I am trying to solve this using Cauchy Integral Formula for pole of order $n$ but don't understand how to deal with the multiple denominators. In other questions, I could use Partial Fraction and make it so that only 1 term of $(z-a)^n$ exists in denominator and directly apply the formula of
$$∫\frac{f(z)}{(z-a)^{n+1}} dz = 2\pi i\cdot\frac{f^{(n)}}{n!} $$
Hint:-Note that the poles inside the region are $z=0,2i$ . So write $\frac{1}{z^{2}(z-2i)}$ as partial fraction decomposition and evaluate one by one by taking $f=\frac{\sin(z)}{z+2i}$ .
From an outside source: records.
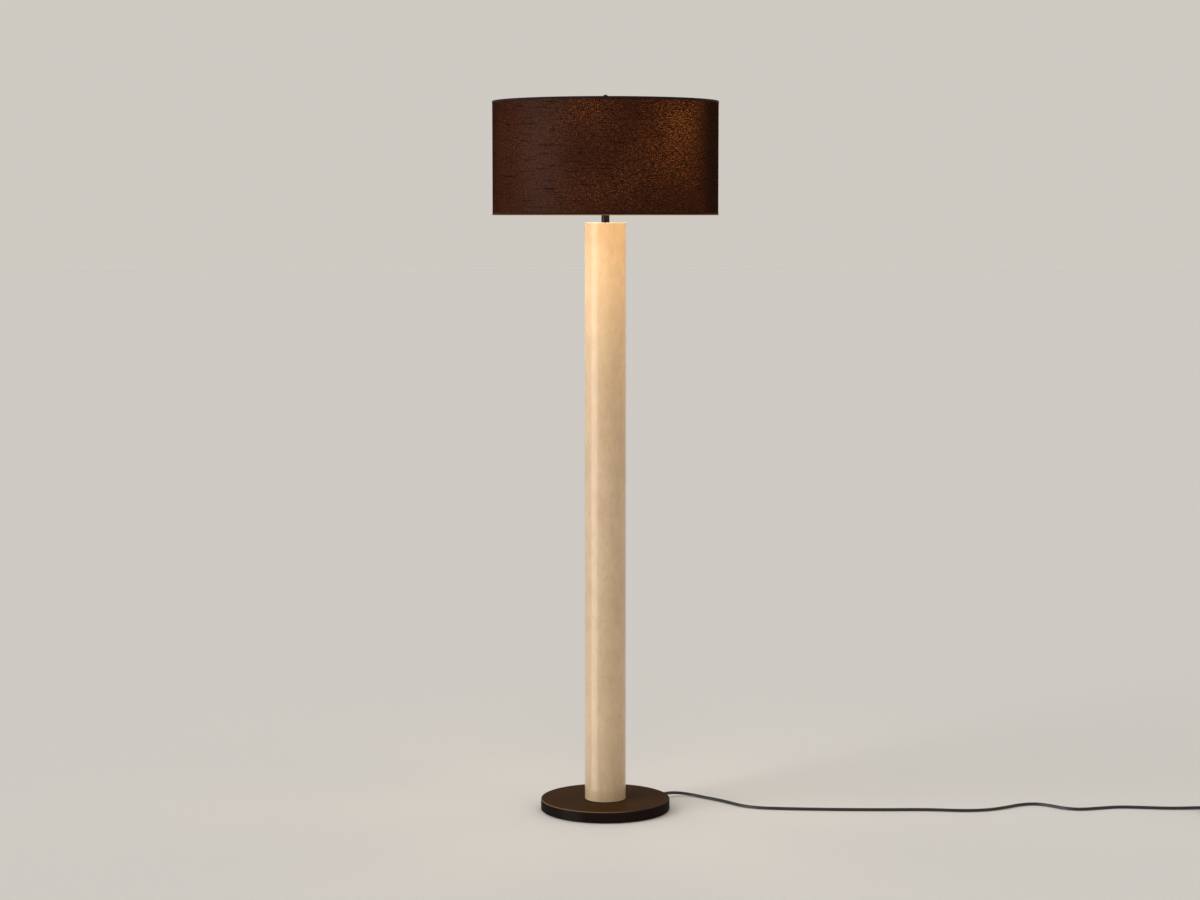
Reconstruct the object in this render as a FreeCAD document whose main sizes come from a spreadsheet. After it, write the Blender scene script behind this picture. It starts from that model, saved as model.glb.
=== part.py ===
"""Column floor lamp with a drum shade, in millimetres.

A heavy round plate carries a tall column of metal tube with a parchment-like skin.  A threaded
pipe runs up its middle and clamps the stack: plate, column, neck and lampholder.  A wire harp
carries the drum shade, which turns on the harp's stud under a finial.  The lead leaves the rim
at the back right, lies along the floor and ends in a small coil with its plug.

The origin is on the floor, on the column's axis.  +Z is up and -Y is the front.
"""
import FreeCAD, Part
import Sketcher
import math
import os
from types import SimpleNamespace

Vector = FreeCAD.Vector
PARTS_FOLDER = "parts"
WIRE_SIDES = 8  # corners of the section of a cord, an insulated wire or a shade ring

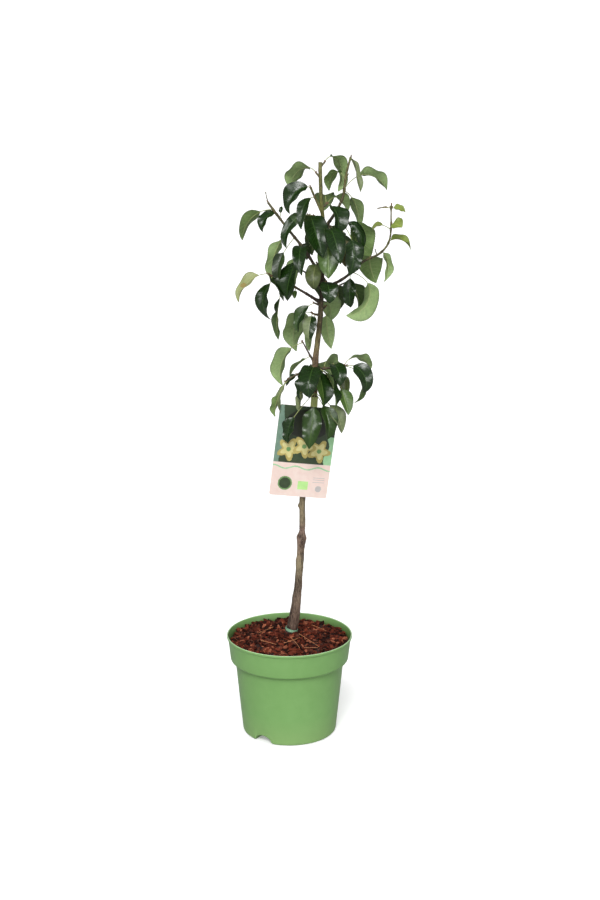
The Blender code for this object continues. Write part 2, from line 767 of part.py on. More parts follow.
make_pot(tree, helpers, green_plastic)
make_soil(tree, bark_mulch)
solids = [
    make_trunk(tree, helpers, pear_bark),
    make_tape(tree, mint_tape),
    make_loop(tree, yellow_green_loop),
    make_card(tree, printed_card),
]
skins = [skin_of(solid) for solid in solids]
clearance = guide(trunk_tube("trunk_clearance", GAP, helpers))
section = make_twig_section(helpers)

for seed, (name, limb) in enumerate(LIMBS.items()):
    points, bare = limb_points(limb)
    if bare:
        skins.append(skin_of(make_bough(name, points, bare, tree, clearance, pear_bark)))
    mass = make_mass(name, seed, points, bare, section, skins, tree, leaf_parts, clearance, pear_leaf)
    skins.append(skin_of(mass))
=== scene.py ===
"""A young pear tree in a green nursery pot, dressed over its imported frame. Metres, +Z up.

The file follows the tree as it is put together: pot, soil and mulch, stem, tape, label, limbs and leaves.
"""

import math

import bmesh
import bpy
import numpy as np
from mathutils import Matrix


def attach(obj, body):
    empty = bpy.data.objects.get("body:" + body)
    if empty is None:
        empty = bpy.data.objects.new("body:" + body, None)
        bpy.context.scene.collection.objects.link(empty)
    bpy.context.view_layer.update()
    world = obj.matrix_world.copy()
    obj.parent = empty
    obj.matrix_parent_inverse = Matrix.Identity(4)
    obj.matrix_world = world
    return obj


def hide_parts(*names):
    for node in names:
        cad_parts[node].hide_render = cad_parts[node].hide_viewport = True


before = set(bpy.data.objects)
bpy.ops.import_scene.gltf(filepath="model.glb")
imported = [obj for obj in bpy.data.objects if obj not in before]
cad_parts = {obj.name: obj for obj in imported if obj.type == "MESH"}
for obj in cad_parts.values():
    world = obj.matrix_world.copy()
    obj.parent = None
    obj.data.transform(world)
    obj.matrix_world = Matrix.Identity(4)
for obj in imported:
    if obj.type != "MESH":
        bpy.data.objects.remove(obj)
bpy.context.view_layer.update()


# Camera: 2.2 m in front of the pot and 1 m up, tilted a little down, as the photograph was taken.
CAMERA_PLACE = (0.0188, -2.2, 1.0)
CAMERA_TILT = 77.5
CAMERA_LENS = 52.16
CAMERA_SENSOR = 36

camera_data = bpy.data.cameras.new("camera")
camera_data.lens = CAMERA_LENS
camera_data.sensor_width = CAMERA_SENSOR
camera = bpy.data.objects.new("camera", camera_data)
camera.location = CAMERA_PLACE
camera.rotation_euler = (math.radians(CAMERA_TILT), 0, 0)
bpy.context.scene.collection.objects.link(camera)
bpy.context.scene.camera = camera
bpy.context.scene.view_settings.view_transform = "Standard"


# Studio: a wide white floor and sky, with one broad soft lamp high in front, a weak one low down, and
# two at the sides that only make glossy leaves shine. As lights, sky and floor are dimmer than they
# look, so that round forms keep their shape.
FLOOR_RINGS = (40, 4, 1, 0.3, 0)
FLOOR_DROP = 0.0004
# Grey of the floor as a light, then its two whites and its glow in view
FLOOR_LIGHT = 0.4
FLOOR_WHITES = (0.93, 0.95)
FLOOR_GLOW = 0.25
# Strength of the sky in view, in gloss, and as a light at the horizon and overhead
SKY_SEEN = 1.2
SKY_SHINE = 0.22
SKY_LOW = 0.1
SKY_HIGH = 0.9
# Lamps: name, power, width of its disc, angles it is turned by, whether it lights matt surfaces
LAMPS = (
    ("lamp_high", 2.0, 20, (45, 0, -8), True),
    ("lamp_low", 0.75, 24, (74, 0, 6), True),
    ("sheen_left", 1.5, 22, (66, 0, -52), False),
    ("sheen_right", 1.3, 18, (70, 0, 56), False),
)


def plain(red, green, blue):
    """A paint colour given as 0 to 255 per channel, as the linear light that a shader works in."""
    value = np.array((red, green, blue)) / 255
    return (*np.where(value < 0.04045, value / 12.92, ((value + 0.055) / 1.055) ** 2.4), 1)


def add_node(tree, kind, inputs, **settings):
    """One shader node. An input is given by name or number, as a value or as the socket that feeds it."""
    made = tree.nodes.new(kind)
    for name, value in settings.items():
        setattr(made, name, value)
    for name, value in inputs.items():
        if isinstance(value, bpy.types.NodeSocket):
            tree.links.new(value, made.inputs[name])
        else:
            made.inputs[name].default_value = value
    return made


def blend(tree, share, first, second):
    """A colour that passes from the first to the second as the share goes from 0 to 1."""
    return add_node(tree, "ShaderNodeMix", {0: share, 6: first, 7: second}, data_type="RGBA").outputs[2]


def fade(tree, value, start, end, low, high, kind="LINEAR"):
    """Passes from low to high as a value goes from start to end, and stays there beyond them."""
    span = {"Value": value, "From Min": start, "From Max": end, "To Min": low, "To Max": high}
    return add_node(tree, "ShaderNodeMapRange", span, interpolation_type=kind).outputs[0]


def round_angles(count):
    """That many even directions round a circle."""
    return 2 * np.pi * np.arange(count) / count


def around(angle):
    """The level unit vectors at an array of angles."""
    return np.stack([np.cos(angle), np.sin(angle), 0 * angle], -1)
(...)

The partial fraction decomposition is $$\frac{1}{z^{2}(z-2i)}=\frac{1}{2iz}\bigg(\frac{1}{z-2i}-\frac{1}{z}\bigg) = \frac{1}{2iz(z-2i)}-\frac{1}{2iz^{2}}=\frac{1}{4}\bigg(\frac{1}{z}-\frac{1}{z-2i}\bigg)-\frac{1}{2iz^{2}}$$ .
So evaluate one by one by using the Cauchy-Integral formula by taking $f=\frac{\sin(z)}{z+2i}$
Otherwise use Cauchy Residue Theorem to evaluate the integral directly. Note that again the poles are $0$ of order $2$ and $2i$ of order $1$